Oil prices fall on eve of US inventory data
Oil prices fell on Wednesday before the release of a report on US crude inventories and as traders kept an eye on the crisis in crude exporter Libya.
US benchmark West Texas Intermediate for delivery in March shed $1.35 to $52.18 a barrel compared with Tuesday's close.
Brent North Sea crude for April delivery slid $1.46 to stand at $61.07 a barrel in late London deals.
The US Department of Energy will release its weekly stockpiles report on Thursday, with analysts expecting an increase in crude inventories.
Last week's report showed that US crude inventories already reached their highest levels on record for this time of the year.
Rising crude stockpiles indicate softer demand in the world's biggest economy and top oil-consuming nation and is a dampener on prices.
Ahead of Thursday's report, official data showed US industrial output rebounded modestly in January after slowing the previous month, with production of business and consumer goods and utility output offsetting the oil and gas sector slowdown.

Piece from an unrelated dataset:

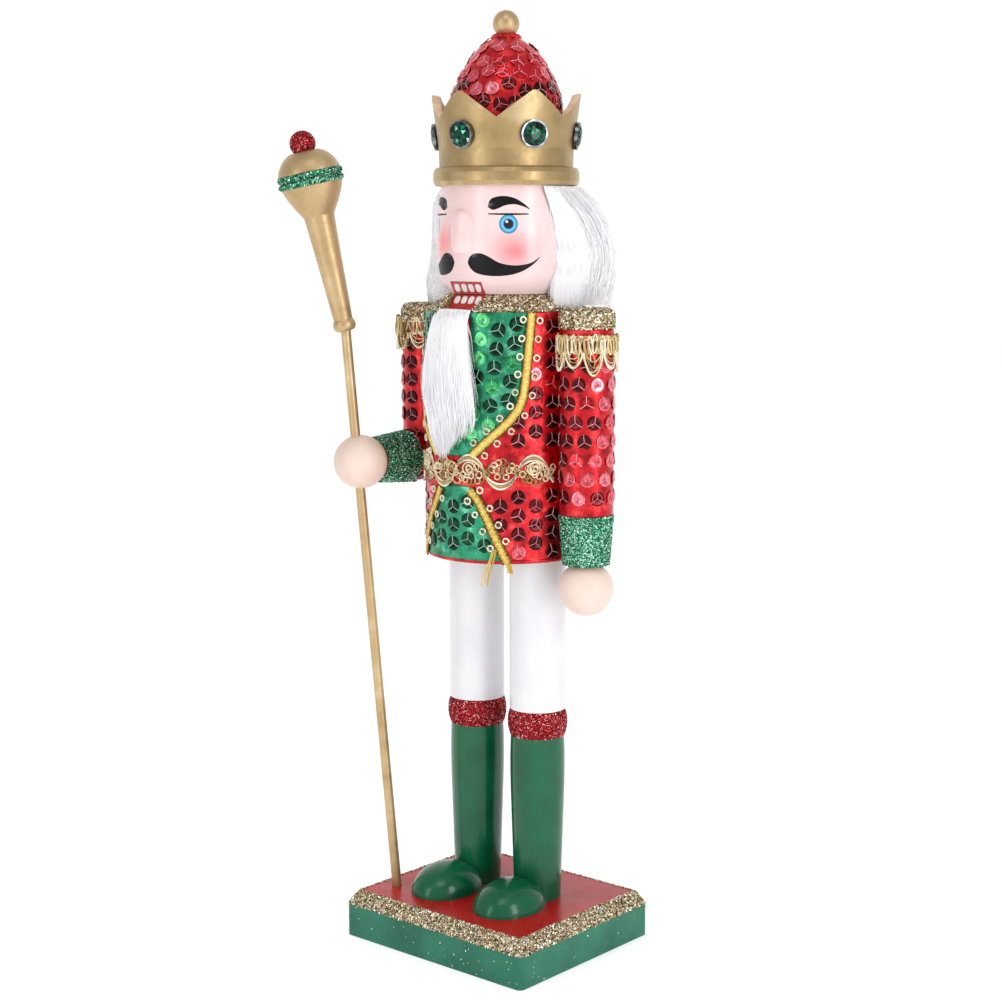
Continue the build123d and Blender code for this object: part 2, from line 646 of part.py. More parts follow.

The Federal Reserve's monthly industrial production index released Wednesday rose 0.2 percent to 106.2 in January, and was up 4.8 percent over 12 months.
Traders were also keeping an eye on developments in north African crude oil producer Libya.
Infighting and sabotage in Libya has reduced output to 150,000 barrels a day, down from a high of almost 1.5 million barrels per day, according to analysts.
Egypt has meanwhile pushed for action against jihadists in Libya ahead of a UN Security Council meeting Wednesday but faced reluctance from Western powers who stressed the need for a political solution.
After launching air strikes against Islamic State group targets in Libya this week in response to the jihadists' beheadings of Egyptian Christians, Cairo has asked the Security Council to provide a mandate for an international intervention.